As the poetry progresses, so does Elliott’s depth of observation. While the poems on animals and nature dwell on what is apparent to the eye, his thought-provoking philosophy poems touch on many of the world’s “elephant in the room” topics that most try to avoid. Poems like “Loneliness,” “Frustration,” and “Hope,” discuss the struggle man faces throughout life’s journey, while “Pipe Dreams” seeks to keep readers grounded and avoid the sometimes inevitable delusions of grandeur that find ways into one’s thoughts. “DEATH OF A THOUGHT,” however, stands on its own and represents the metaphysical element of time, inciting a debate of whether one should wait for the right moment to act or simply seize the moment.
Directly or indirectly, A War of Love seeks to infuse the reader with life and love that is ultimately actualized with prayer. Poems like “PRAYER,” and “PEACE” are indicative of the hope that prayer brings, but “WAR OF THE SPIRIT” is not only representative of prayer, but, from a subjective point of view, is central to the compilation and renders spirit and love as synonymous.
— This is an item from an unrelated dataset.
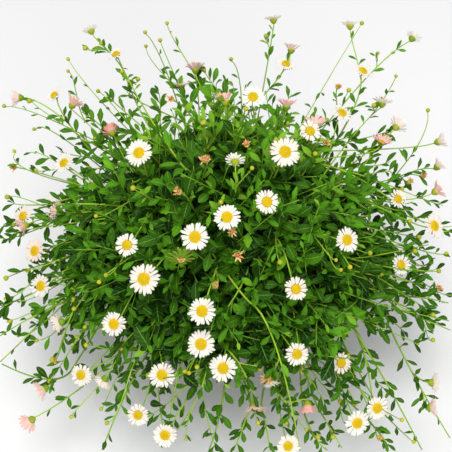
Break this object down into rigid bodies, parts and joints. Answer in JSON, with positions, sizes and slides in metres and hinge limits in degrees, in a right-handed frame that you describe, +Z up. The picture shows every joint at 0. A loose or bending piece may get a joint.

There are numerous other poems that don’t necessarily fit in a category mentioned above, though that is hardly a knock on their ability to captivate. Both “THE DELICATE KISS” and “HOW TO GET ALONG WITH A WOMAN” share the spirit of intimate love with legendary poems like “When You are Old” by literary behemoth, William Butler Yeats.
A War of Love will fall short for those who are looking for precision with meter, pinpoint use of literary devices, and poetic perfection. For poetry aficionados who are looking for an authentic voice and heartfelt poetry that drives home the meaning of being alive, A War of Love is a pleasurable endeavor.